Belgian Theoretical Chemist, Famous for Irreversible Thermodynamics
Brief biography of Ilya Prigogine, 1977 Nobel Prize winner in Chemistry, best known for development of irreversible processes in thermodynamics, with “arrow of time.”
Russian-born chemist Ilya Prigogine moved to Belgium at the age of 12. He was awarded the 1977 Nobel Prize in Chemistry for development irreversible processes in thermodynamics. He wrote important books including Non-Equilibrium Statistical Mechanics and Order out of Chaos.
Place an ice cube on a table. It melts and forms a pool that drips onto the floor, a usual accepted happening. The surprise is when the reverse happens – the pool on the floor rose to the table and formed a frozen cube. According to Prigogine, time moves in one direction, as if it is an arrow that points from the past to the future.
His concept broke the standard understanding of thermodynamics.

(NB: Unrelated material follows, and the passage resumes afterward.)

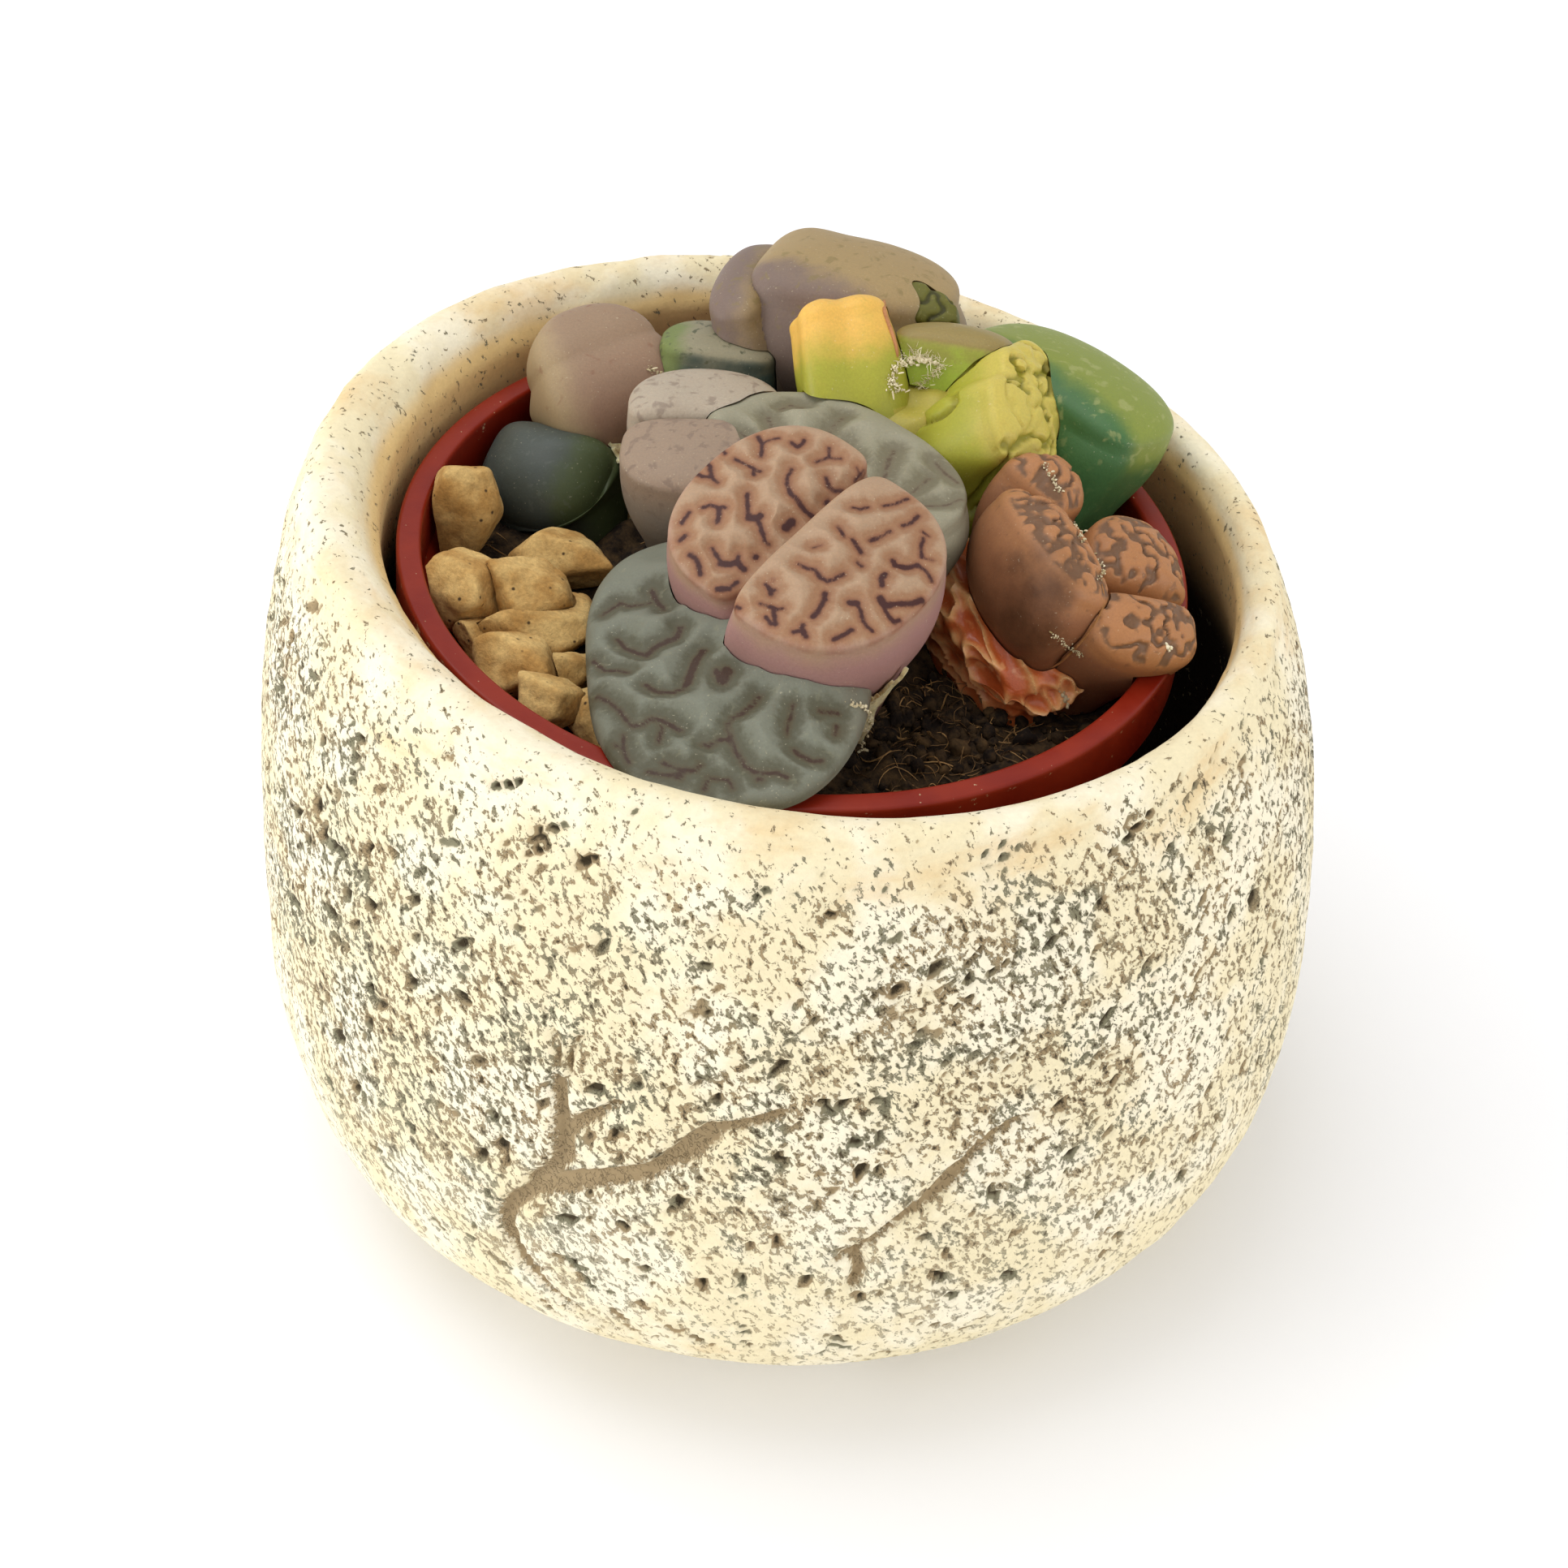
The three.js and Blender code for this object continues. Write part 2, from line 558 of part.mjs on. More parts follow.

He maintains that the arrow of time is driven by the increase of entropy.
Prigogine’s Irreversible Arrow of Time
When in 1946, Russian-born Ilya Prigogine (1917-2003) challenged physics by suggesting that its obsession with equilibrium was the cause of a critical misunderstanding, he was practically condemned by the establishment and criticized that irreversible causes are just illusory, that time is merely a parameter.
But Prigogine argued that time was not just a parameter in an equation that could be played forward or backward, and he further claimed that time was irreversible and had consequences.
According to classical physics, the chance of order arising from disorder is infinitesimally small. The standard argument is that it goes against the well-established laws of thermodynamics. Applying thermodynamics to the universe suggests that the probability that an explosive rush of energy, like the Big Bang, could generate an ordered system of galaxies, stars, planets, and at least on Earth, is so small that it could not occur.
Prigogine provided a solution to the problem, saying that the clue lies in the fact that the universe is a “far from being an equilibrium system.”
Prigogine’s Work Rationale
His work indicates that there are two types of processes as illustrated with system cases:
- In Planetary motion which are time-reversible, they obey the laws of Newton in which equations can be run forward and backward to show where planets were before and will be in future.
- In heat conduction or chemical reactions, they do not show symmetry and they are non-equilibrium systems.
When Prigogine introduced the arrow of time, in which according to him, time moves in one direction like an arrow, his concept broke the standard understanding of thermodynamics. He maintained that the arrow is driven by the increase of entropy, a measure of the number of random ways in which in thermodynamics, a system may be arranged. An example of an increasing entropy is ice melting.
Prigogine Final Years
Prigogine developed what he called microscopic laws that include the arrow of time. He showed that the irreversible processes play fundamental roles in the universe which can generate coherent behaviour and structure.
His idea was to extend the fundamental laws of physics to include time’s arrow. Prigogine’s methods are applicable to wide range of both chemical and biological systems. He was an acquaintance of Jean Timmermans and Alan Turing.